At first she didn’t know if she wanted to work on the R together. After seeing me be nice to her, help with the kids and treat her well she’s agreed she wants to try. And she’s been trying. It’s wonderful to see. We’re treating each other better than we have in years.

Sounds great, right? Though she’s insisted that the A is over she refuses to completely break contact with him. She talks to him once a day for about 30 minutes on cell phone during drive home. She insists its all work related – they’re co-workers – and nothing romantic or inappropriate is taking place. I tell her that even if the conversations are harmless it still hurts me to know she’s having them. This is the point where she starts blaming me. She tells me I brought the pain on myself. She’s talking about having to change jobs because of me. I was the one that let someone else into her heart. You can’t help how you feel, she says.

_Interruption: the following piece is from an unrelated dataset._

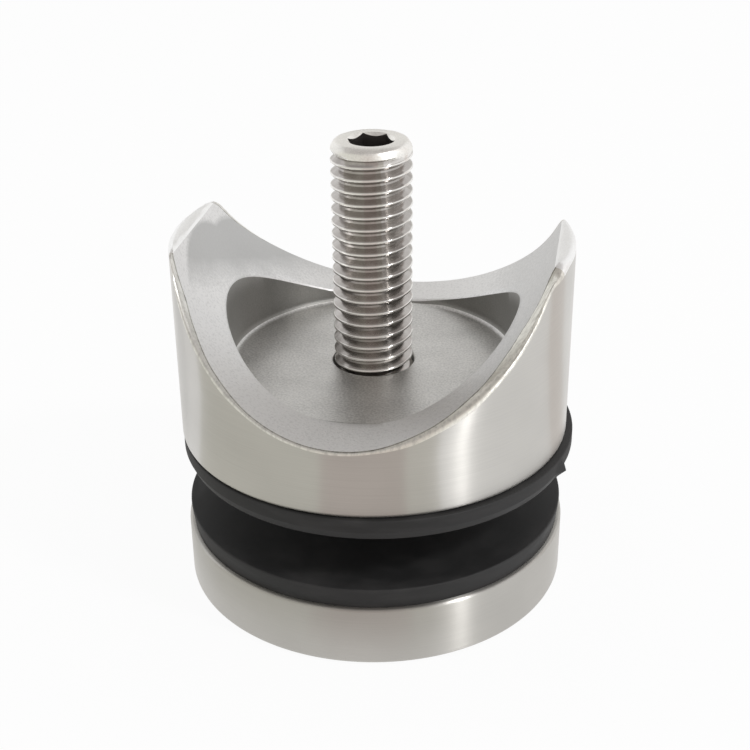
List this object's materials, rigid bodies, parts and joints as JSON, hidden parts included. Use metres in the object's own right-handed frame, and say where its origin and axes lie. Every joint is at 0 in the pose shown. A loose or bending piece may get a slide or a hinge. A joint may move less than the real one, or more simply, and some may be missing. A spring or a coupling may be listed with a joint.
{
  "type": "glass panel standoff",
  "caption": "Standoff that clamps a glass pane between rubber gaskets and seats on a round handrail tube; a threaded stud joins its cap and its saddle body.",
  "frame": {"origin": "centre of the cap's outer face", "axes": "+Z along the stud, away from the cap; +Y along the handrail tube; +X across the tube"},
  "size_m": [0.0407, 0.0406, 0.047],
  "materials": {
    "satin_steel": "satin, brushed round the axis",
    "stud_steel": "bright rolled thread",
    "black_rubber": "moulded, matte",
    "black_plastic": "matte"
  },
  "bodies": {
    "cap_side": {"front_cap": "satin_steel", "cap_gasket": "black_rubber", "glass_sleeve": "black_plastic"},
    "clamp_side": {"tube_gasket": "black_rubber"},
    "saddle": {"saddle_body": "satin_steel"},
    "stud": {"threaded_stud": "stud_steel"}
  },
  "joints": [
    {"name": "clamp_travel", "type": "slide", "parent": "cap_side", "child": "clamp_side", "axis": [0, 0, 1], "range_m": [0, 0.004]},
    {"name": "stud_turn", "type": "hinge", "parent": "clamp_side", "child": "stud", "pos_m": [0, 0, 0], "axis": [0, 0, 1], "range_deg": [0, 1152]},
    {"name": "saddle_swivel", "type": "hinge", "parent": "clamp_side", "child": "saddle", "pos_m": [0, 0, 0], "axis": [0, 0, 1], "continuous": true}
  ],
  "couplings": [
    {"joint": "stud_turn", "follows": "clamp_travel", "rad_per_m": 5026.5}
  ]
}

I am very sympathetic to the pain I caused her. I feel terrible for the vows that I broke – “love, honor, cherish”. I would like for her to take ownership at some point. When does that happen? It makes it very difficult for me to keep my heart open and full of love. Which has the effect of pushing her away.

In our 2 sessions together the marriage counselor has not yet focused on the affair. Most conversation has been pre-affair and a little around how she’s feeling now. I feel like I’ve been squeezed in counseling but she has not.

All this is very confusing and painful. I feel ashamed, angry, weak and sad.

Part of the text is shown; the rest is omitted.